While Costigliola may not be thankful for Kennan’s contribution to the militarization of the Cold War, he has to be thankful that Kennan’s government essentially either ignored him or refused to take his advice for most of the rest of his post-“Mr. X” life. The more that he was rejected, the more reason he had to grouse. And what better vehicle for grousing could there have been for a shy Midwesterner than a diary, a diary that Professor Costigliola has found very useful for his own purposes.

Costigliola at once seeks to cut Kennan down to size and offer him some back-handed praise. If the George Kennan was wrong to open the door to a militarized Cold War, he was right to make many of the cases that he made for American foreign policy over the course of the last half century of his life.

In the world according to Costigliola, Kennan was right to favor a united and neutralized Germany; he was right to oppose the expansion of a militarized version of containment to Asia; he was especially right to oppose the Americanization of the war in Vietnam; he was right to oppose the creation of NATO in the first place, as well as its expansion in the 1990s; he was right to question and oppose a nuclear policy of Mutual Assured Destruction; and therefore he was right to think that the United States should shoulder much of the blame for the Cold War.

But the diary is useful for Costigliola’s other purpose as well, even if that purpose may well wind up contributing to Costigliola’s working at cross-purposes in this biography. If the Gaddis biography emphasizes the public Kennan, with some reference to his private life, Costigliola reverses that emphasis. In fact, in probing into the inner life of this very private man, Costigliola offers us a portrait of an individual who was not always the detached, remote, highly rational figure that he appeared to be and undoubtedly tried to be.

The subtitle of the book, “a life between worlds,” captures the tensions in Kennan’s life in more ways than one, maybe even in more ways than Costigliola intended. Most obviously, Kennan lived his life caught between America and Russia. More specifically, he lived it caught between the Russian people (whom he generally seems to have liked) and the American people (whom he generally seems to have disliked).

But Kennan’s was also a life lived between his remote and widowed father and his dead mother’s family. (His mother would die a few weeks after Kennan’s birth, leaving a scar that never really healed, and therefore a scar that Costigliola frequently sees fit to return to in these pages.)

Kennan also lived a married life that was caught between his highly intellectual self and his not-at-all-intellectually-inclined Norwegian wife. Then there was a Kennan, or at least Kennanish, life that had to be negotiated between official Washington (with which he was almost always at odds, but from which he was never psychologically divorced) and the American electorate (from whom he felt divorced and for whom he had a good deal of contempt and very little affection).

Not to be ignored, because neither Kennan nor Costigliola could ignore it, was the surprising, even stunning, life that George Kennan lived between the two worlds of “Eros and Civilization.” Apparently, the diary was often a place to confess as well as grouse. Costigliola avoids concrete, might we say X-rated, details, because “Mr. X” likely did the same in his diary entries, but this biography explores these tensions, if not any escapades, at great length. 
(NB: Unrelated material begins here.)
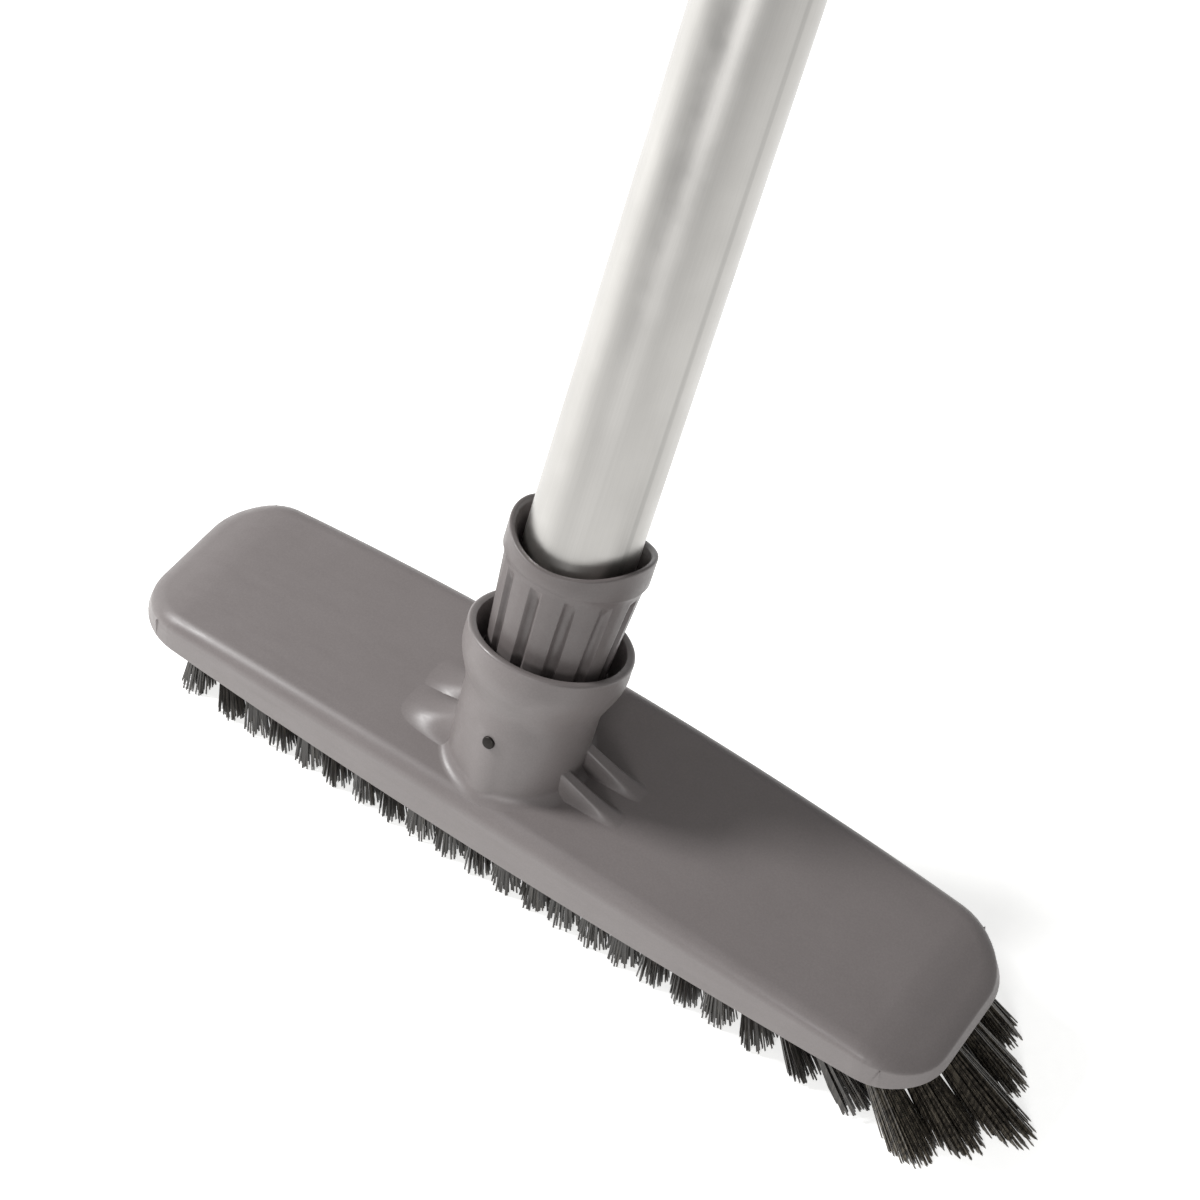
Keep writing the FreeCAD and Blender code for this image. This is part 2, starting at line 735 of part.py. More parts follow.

A devotee of Freudian psychology, Kennan was apparently forever poised between the pull of the former and the demands of the latter. More than that, Kennan was convinced that Eros was not just a sexual urge. It also contributed to his intellectual creativity and added to his appreciation of beauty in all its realms. And as for those sexual urges? Let’s just say that for George F. Kennan such urges often proved to be uncontainable.

Lastly, George Kennan’s was a life lived psychologically and emotionally bouncing between the 18th and 20th centuries with more than occasional pauses in the 19th century of the Russian artist he most treasured, Anton Chekhov. In many respects, Kennan often seemed to be much more at home in either of the two previous centuries, if only because he was often ill at ease in a 20th century that was overly urbanized, industrialized, and automated. For Kennan, highways were the “most deserted places I had ever encountered,” while any road clogged with cars symbolized “the sad climax of individualism” in America.

Perhaps less surprisingly, both Kennan, the diplomat, and Kennan, the historian, were much more comfortable among autocrats than among democrats. Discovered among his papers was a never-published “book fragment” which Kennan composed in Moscow in the late 1930s. Titled “The Prerequisites,” he called for a vast overhaul of the American government. Disparaging both the “fetish of democracy and the specter of dictatorship,” he urged a “new national government” that would steer Americans away from anything that was “purely individualistic and selfish.” In Costigliola’s words Kennan’s goal was a “frankly authoritarian state run by selfless young patriots such as himself.” Here is the deep state before there was a Deep State.

And yet George Kennan, the cosmopolitan, multi-lingual, professional diplomat, was also the kid from Milwaukee, Wisconsin, who knew how to handle chores and repairs on his Pennsylvania farm. Costigliola also refuses to gloss over a few other facts of Kennan’s life, including his retention of many of the prejudices and failings of his Midwestern forbearers, far from the least of which were expressions of anti-Semitism and misogyny. In other words, some of Kennan’s private views were very much akin to the public and private views of the American electorate that he privately disparaged.

Here Costigliola himself might be finally caught. Unlike John Lewis Gaddis, this unauthorized biographer finds himself in general agreement with the foreign policy views of the post-“Mr. X” George Kennan. And yet his portrait of this particular “X”-pert gives the reader ample reason to question reliance on government by experts. After all, Professor Costigliola himself is not at all hesitant to criticize both the overly emotional Kennan of “Mr. X” fame and the alleged experts in many subsequent administrations who persistently refused to listen to him.  

Today the country finds itself in the middle of an ongoing controversy concerning what is sometimes called the administrative state or otherwise called the Deep State. Who should be supreme? Our elected representatives or our professional experts? Costigliola seems to think he knows how Kennan would answer this question, but one can only wonder which side the good professor might finally take in such a debate.

John C. “Chuck” Chalberg writes from Minnesota.